Palamara, come svelato dal Dubbio, aveva già raggiunto un accordo con la Corte dei Conti, a seguito del quale ha versato 64.500 euro a testa a ministero della Giustizia e Csm per i danni patiti dalla Pubblica amministrazione a causa di questa vicenda (la richiesta della procura generale era di oltre 500mila euro). Al Csm, però, sembra non bastare, da qui l’ipotesi di un doppio binario. Sebbene la sentenza di patteggiamento con la quale la vicenda giudiziaria di Palamara si è chiusa a Perugia non abbia valore di prova piena, il Csm, continua il parere, può comunque usarla - insieme alla sentenza contabile, agli atti d’indagine e alla rassegna stampa - per sostenere in sede civile la richiesta di risarcimento dei danni residui che ritiene causati da Palamara.

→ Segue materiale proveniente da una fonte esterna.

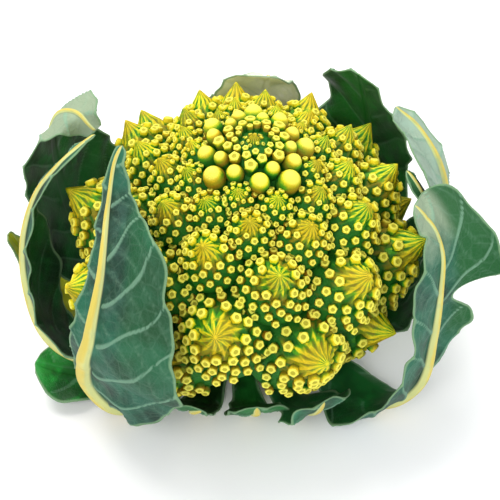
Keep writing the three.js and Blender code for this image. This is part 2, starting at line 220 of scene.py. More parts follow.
class Paint:
    """The node tree of one material, with one method that adds any node."""

    def __init__(self, name, roughness, **constants):
        self.material = bpy.data.materials.new(name)
        self.material.use_nodes = True
        self.tree = self.material.node_tree
        self.surface = self.tree.nodes["Principled BSDF"]
        self.surface.inputs["Roughness"].default_value = roughness
        for socket, value in constants.items():
            self.surface.inputs[socket.replace("_", " ")].default_value = value

    def node(self, kind, settings=None, **sockets):
        """A node of that type: its settings are set first, then the sockets' values or links."""
        made = self.tree.nodes.new(kind)
        for key, value in (settings or {}).items():
            if key == "stops":
                ramp = made.color_ramp
                while len(ramp.elements) < len(value):
                    ramp.elements.new(0.5)
                for element, (place, shade) in zip(ramp.elements, value):
                    element.position = place
                    element.color = (*shade, 1)
            else:
                setattr(made, key, value)
        for key, value in sockets.items():
            socket = made.inputs[int(key[1:]) if key[1:].isdigit() else key.replace("_", " ")]
            if isinstance(value, Value):
                self.tree.links.new(value.socket, socket)
            elif socket.type == "RGBA":
                socket.default_value = (*value, 1)
            else:
                socket.default_value = value
        return made

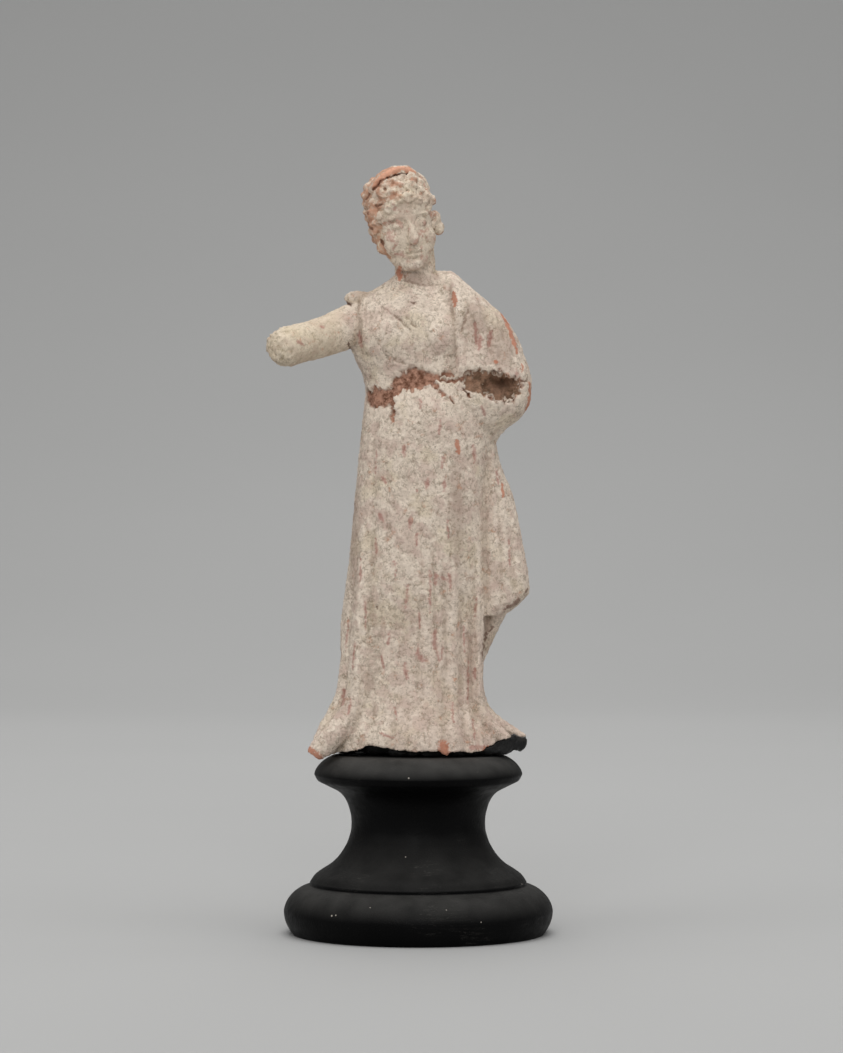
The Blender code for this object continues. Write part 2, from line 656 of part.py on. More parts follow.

Resta però un dato: le nomine dell’epoca Palamara - che sarebbero frutto di accordo tra correnti e non di merito - non sono state annullate. Un’incoerenza evidente, per chi ritiene che l’immagine del Consiglio sia stata danneggiata, aveva commentato al Dubbio l’indipendente Andrea Mirenda. «Un maggior danno da lesione dell’immagine? Sarà agevole eccepirne in sede civile la natura “immaginaria”. Quale credibilità avrà mai, di fronte al giudice adito, un creditore - il Csm - che, facendosi beffa del dovere di cooperazione per attenuare il danno, ha pervicacemente omesso di annullare/ revocare in autotutela le nomine viziate? Che non ha avviato procedimenti disciplinari verso le centinaia di illeciti postulanti (lo ha detto la Cassazione), petulanti e non, grazie a editti “salvifici”? Che ha consentito ai beneficiati palamariani (ma gli altri consiglieri dov’erano? Palamara se li è votati da solo?) di proseguire una carriera luminosa, riconfermandoli bellamente alla scadenza del quadriennio e magari nominandoli per incarichi ancor più prestigiosi? Agevole la parodia della celebre battuta di Marty Feldmann: “Danno? Quale danno?”».